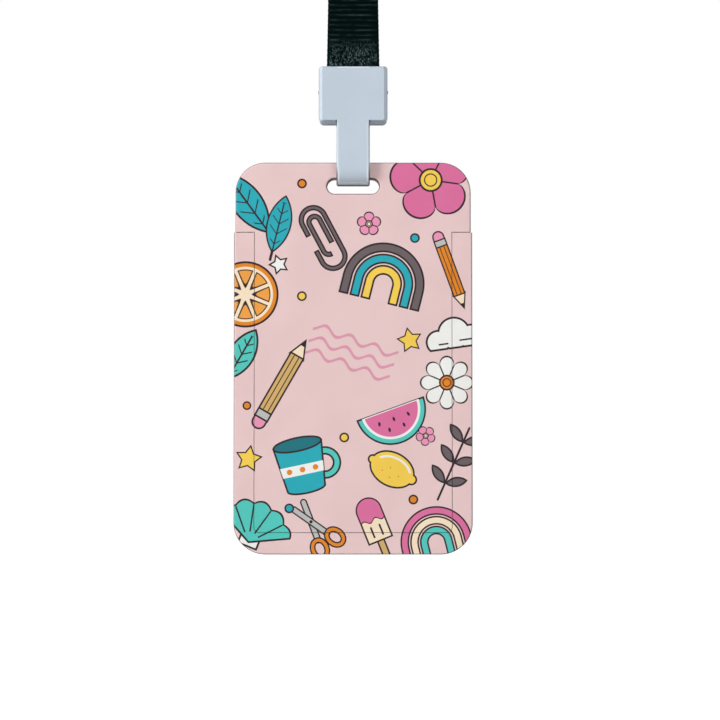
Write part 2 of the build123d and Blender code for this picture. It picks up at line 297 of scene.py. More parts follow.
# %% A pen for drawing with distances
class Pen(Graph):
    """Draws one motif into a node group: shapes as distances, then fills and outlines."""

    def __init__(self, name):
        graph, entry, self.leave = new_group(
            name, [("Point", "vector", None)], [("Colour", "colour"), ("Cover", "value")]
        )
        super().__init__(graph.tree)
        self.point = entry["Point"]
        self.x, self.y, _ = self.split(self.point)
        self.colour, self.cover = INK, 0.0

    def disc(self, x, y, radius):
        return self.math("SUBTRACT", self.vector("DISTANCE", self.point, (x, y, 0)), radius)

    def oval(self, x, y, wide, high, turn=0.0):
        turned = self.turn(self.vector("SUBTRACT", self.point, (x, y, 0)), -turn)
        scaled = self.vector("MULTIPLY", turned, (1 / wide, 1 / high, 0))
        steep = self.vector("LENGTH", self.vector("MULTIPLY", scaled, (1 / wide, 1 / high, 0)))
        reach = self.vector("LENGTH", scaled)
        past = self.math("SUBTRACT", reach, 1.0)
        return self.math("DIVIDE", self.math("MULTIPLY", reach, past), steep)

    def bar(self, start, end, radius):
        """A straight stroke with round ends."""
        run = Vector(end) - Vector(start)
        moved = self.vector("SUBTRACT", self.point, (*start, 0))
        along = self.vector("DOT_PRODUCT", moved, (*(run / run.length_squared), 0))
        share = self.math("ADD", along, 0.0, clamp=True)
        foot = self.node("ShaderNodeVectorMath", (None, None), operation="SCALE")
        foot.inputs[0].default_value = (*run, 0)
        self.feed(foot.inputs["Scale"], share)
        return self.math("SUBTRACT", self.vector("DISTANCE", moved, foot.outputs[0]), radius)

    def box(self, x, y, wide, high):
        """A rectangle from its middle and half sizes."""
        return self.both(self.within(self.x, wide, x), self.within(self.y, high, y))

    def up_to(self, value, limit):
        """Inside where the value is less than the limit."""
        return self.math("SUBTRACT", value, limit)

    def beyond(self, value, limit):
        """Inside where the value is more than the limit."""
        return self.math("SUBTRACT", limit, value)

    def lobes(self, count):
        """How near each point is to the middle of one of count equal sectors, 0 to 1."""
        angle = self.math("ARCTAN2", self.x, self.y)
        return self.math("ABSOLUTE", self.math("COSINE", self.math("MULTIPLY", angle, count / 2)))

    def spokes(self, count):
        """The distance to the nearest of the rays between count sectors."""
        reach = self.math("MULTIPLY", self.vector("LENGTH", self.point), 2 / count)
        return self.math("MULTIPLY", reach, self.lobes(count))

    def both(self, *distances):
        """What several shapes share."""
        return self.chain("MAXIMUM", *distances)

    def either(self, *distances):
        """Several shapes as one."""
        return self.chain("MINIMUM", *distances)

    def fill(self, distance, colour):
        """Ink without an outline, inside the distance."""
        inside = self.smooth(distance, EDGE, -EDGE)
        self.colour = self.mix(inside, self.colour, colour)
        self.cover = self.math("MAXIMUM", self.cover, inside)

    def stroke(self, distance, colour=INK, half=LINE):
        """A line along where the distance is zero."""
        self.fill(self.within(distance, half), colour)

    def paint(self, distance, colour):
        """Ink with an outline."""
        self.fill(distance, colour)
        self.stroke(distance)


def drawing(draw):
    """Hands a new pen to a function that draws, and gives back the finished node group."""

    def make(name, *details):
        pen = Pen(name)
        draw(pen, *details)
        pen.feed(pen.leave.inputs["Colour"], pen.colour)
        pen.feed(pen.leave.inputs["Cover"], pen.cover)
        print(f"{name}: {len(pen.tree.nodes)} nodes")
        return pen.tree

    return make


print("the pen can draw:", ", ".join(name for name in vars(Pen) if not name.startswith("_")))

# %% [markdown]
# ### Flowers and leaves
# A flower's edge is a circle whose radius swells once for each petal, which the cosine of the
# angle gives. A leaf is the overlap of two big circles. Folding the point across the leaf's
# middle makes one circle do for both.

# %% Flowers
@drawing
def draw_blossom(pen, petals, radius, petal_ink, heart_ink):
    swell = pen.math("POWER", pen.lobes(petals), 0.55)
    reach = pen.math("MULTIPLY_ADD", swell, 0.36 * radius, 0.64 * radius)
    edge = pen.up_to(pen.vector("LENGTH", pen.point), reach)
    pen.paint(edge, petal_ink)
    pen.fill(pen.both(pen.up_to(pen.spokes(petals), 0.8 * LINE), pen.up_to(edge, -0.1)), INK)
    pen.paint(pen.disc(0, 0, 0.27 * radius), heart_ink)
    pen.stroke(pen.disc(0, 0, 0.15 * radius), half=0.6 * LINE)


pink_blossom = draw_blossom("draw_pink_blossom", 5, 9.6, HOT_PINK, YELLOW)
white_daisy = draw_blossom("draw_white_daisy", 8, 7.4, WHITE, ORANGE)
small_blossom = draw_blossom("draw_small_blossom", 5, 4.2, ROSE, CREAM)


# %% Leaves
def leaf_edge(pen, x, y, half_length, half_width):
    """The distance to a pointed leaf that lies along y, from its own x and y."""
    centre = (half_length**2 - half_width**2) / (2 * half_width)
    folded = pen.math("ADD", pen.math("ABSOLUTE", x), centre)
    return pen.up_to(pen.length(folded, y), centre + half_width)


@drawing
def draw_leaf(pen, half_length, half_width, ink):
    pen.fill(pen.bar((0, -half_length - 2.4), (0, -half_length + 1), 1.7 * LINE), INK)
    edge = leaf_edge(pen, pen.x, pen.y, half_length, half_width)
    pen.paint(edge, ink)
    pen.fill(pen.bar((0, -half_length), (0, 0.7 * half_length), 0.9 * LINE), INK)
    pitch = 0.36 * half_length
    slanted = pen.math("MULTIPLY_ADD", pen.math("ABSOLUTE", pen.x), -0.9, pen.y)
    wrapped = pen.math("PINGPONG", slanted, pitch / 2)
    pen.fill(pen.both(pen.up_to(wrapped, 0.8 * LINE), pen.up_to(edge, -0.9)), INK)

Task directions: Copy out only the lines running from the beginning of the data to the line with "y, 0)), radius)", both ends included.

Task result:
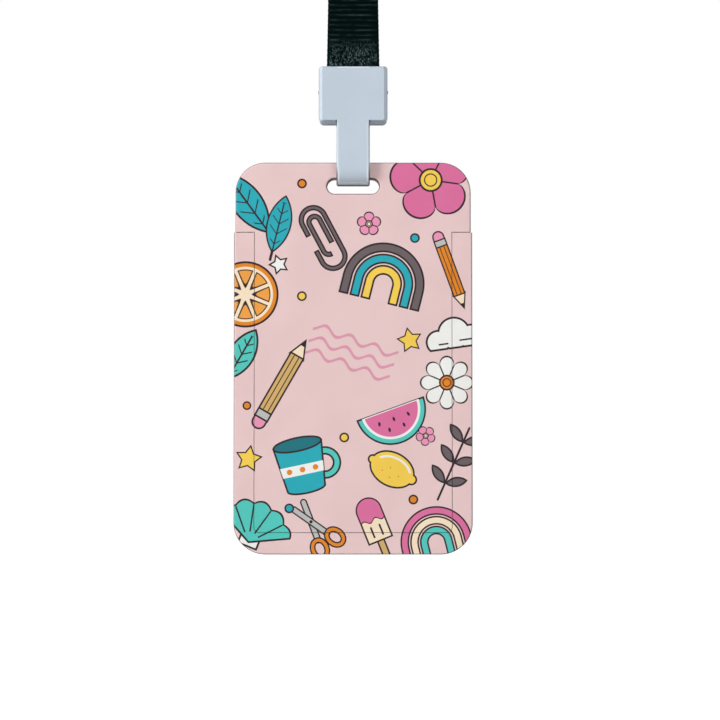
Write part 2 of the build123d and Blender code for this picture. It picks up at line 297 of scene.py. More parts follow.
# %% A pen for drawing with distances
class Pen(Graph):
    """Draws one motif into a node group: shapes as distances, then fills and outlines."""

    def __init__(self, name):
        graph, entry, self.leave = new_group(
            name, [("Point", "vector", None)], [("Colour", "colour"), ("Cover", "value")]
        )
        super().__init__(graph.tree)
        self.point = entry["Point"]
        self.x, self.y, _ = self.split(self.point)
        self.colour, self.cover = INK, 0.0

    def disc(self, x, y, radius):
        return self.math("SUBTRACT", self.vector("DISTANCE", self.point, (x, y, 0)), radius)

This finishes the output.